## BEGIN RECORD SET

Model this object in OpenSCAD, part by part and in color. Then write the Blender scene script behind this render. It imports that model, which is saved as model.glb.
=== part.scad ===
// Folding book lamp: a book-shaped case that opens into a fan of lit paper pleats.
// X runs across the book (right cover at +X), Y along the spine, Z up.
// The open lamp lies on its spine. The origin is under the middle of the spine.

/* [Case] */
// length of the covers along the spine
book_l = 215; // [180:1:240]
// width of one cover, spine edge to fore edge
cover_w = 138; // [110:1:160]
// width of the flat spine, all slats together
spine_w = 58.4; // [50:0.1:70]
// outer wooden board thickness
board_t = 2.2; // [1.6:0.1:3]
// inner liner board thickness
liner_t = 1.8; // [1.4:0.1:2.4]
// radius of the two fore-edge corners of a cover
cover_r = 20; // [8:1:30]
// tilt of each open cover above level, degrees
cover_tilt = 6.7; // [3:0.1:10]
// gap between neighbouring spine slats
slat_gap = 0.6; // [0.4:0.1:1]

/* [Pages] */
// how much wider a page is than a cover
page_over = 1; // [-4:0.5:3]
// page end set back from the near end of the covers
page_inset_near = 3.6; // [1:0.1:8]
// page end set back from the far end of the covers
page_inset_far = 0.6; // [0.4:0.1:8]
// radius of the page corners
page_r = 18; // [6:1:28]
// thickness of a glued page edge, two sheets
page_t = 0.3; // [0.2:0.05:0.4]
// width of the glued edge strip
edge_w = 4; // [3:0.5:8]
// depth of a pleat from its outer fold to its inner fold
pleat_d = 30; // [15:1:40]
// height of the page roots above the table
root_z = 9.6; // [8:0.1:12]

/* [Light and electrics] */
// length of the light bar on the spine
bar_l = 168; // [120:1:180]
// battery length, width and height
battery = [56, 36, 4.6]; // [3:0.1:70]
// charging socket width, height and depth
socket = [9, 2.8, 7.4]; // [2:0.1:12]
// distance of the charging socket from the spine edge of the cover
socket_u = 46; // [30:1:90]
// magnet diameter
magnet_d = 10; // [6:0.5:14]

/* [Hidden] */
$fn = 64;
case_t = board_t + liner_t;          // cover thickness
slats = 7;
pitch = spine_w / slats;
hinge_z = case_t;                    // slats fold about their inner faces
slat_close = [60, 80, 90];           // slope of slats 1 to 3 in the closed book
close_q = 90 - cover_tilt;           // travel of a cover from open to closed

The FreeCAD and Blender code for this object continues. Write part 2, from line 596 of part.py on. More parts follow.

## END RECORD SET

YOUR TASK: Take the entries and copy them out exactly.

PROBLEM SOLUTION:
Model this object in OpenSCAD, part by part and in color. Then write the Blender scene script behind this render. It imports that model, which is saved as model.glb.
=== part.scad ===
// Folding book lamp: a book-shaped case that opens into a fan of lit paper pleats.
// X runs across the book (right cover at +X), Y along the spine, Z up.
// The open lamp lies on its spine. The origin is under the middle of the spine.

/* [Case] */
// length of the covers along the spine
book_l = 215; // [180:1:240]
// width of one cover, spine edge to fore edge
cover_w = 138; // [110:1:160]
// width of the flat spine, all slats together
spine_w = 58.4; // [50:0.1:70]
// outer wooden board thickness
board_t = 2.2; // [1.6:0.1:3]
// inner liner board thickness
liner_t = 1.8; // [1.4:0.1:2.4]
// radius of the two fore-edge corners of a cover
cover_r = 20; // [8:1:30]
// tilt of each open cover above level, degrees
cover_tilt = 6.7; // [3:0.1:10]
// gap between neighbouring spine slats
slat_gap = 0.6; // [0.4:0.1:1]

/* [Pages] */
// how much wider a page is than a cover
page_over = 1; // [-4:0.5:3]
// page end set back from the near end of the covers
page_inset_near = 3.6; // [1:0.1:8]
// page end set back from the far end of the covers
page_inset_far = 0.6; // [0.4:0.1:8]
// radius of the page corners
page_r = 18; // [6:1:28]
// thickness of a glued page edge, two sheets
page_t = 0.3; // [0.2:0.05:0.4]
// width of the glued edge strip
edge_w = 4; // [3:0.5:8]
// depth of a pleat from its outer fold to its inner fold
pleat_d = 30; // [15:1:40]
// height of the page roots above the table
root_z = 9.6; // [8:0.1:12]

/* [Light and electrics] */
// length of the light bar on the spine
bar_l = 168; // [120:1:180]
// battery length, width and height
battery = [56, 36, 4.6]; // [3:0.1:70]
// charging socket width, height and depth
socket = [9, 2.8, 7.4]; // [2:0.1:12]
// distance of the charging socket from the spine edge of the cover
socket_u = 46; // [30:1:90]
// magnet diameter
magnet_d = 10; // [6:0.5:14]

/* [Hidden] */
$fn = 64;
case_t = board_t + liner_t;          // cover thickness
slats = 7;
pitch = spine_w / slats;
hinge_z = case_t;                    // slats fold about their inner faces
slat_close = [60, 80, 90];           // slope of slats 1 to 3 in the closed book
close_q = 90 - cover_tilt;           // travel of a cover from open to closed

The FreeCAD and Blender code for this object continues. Write part 2, from line 596 of part.py on. More parts follow.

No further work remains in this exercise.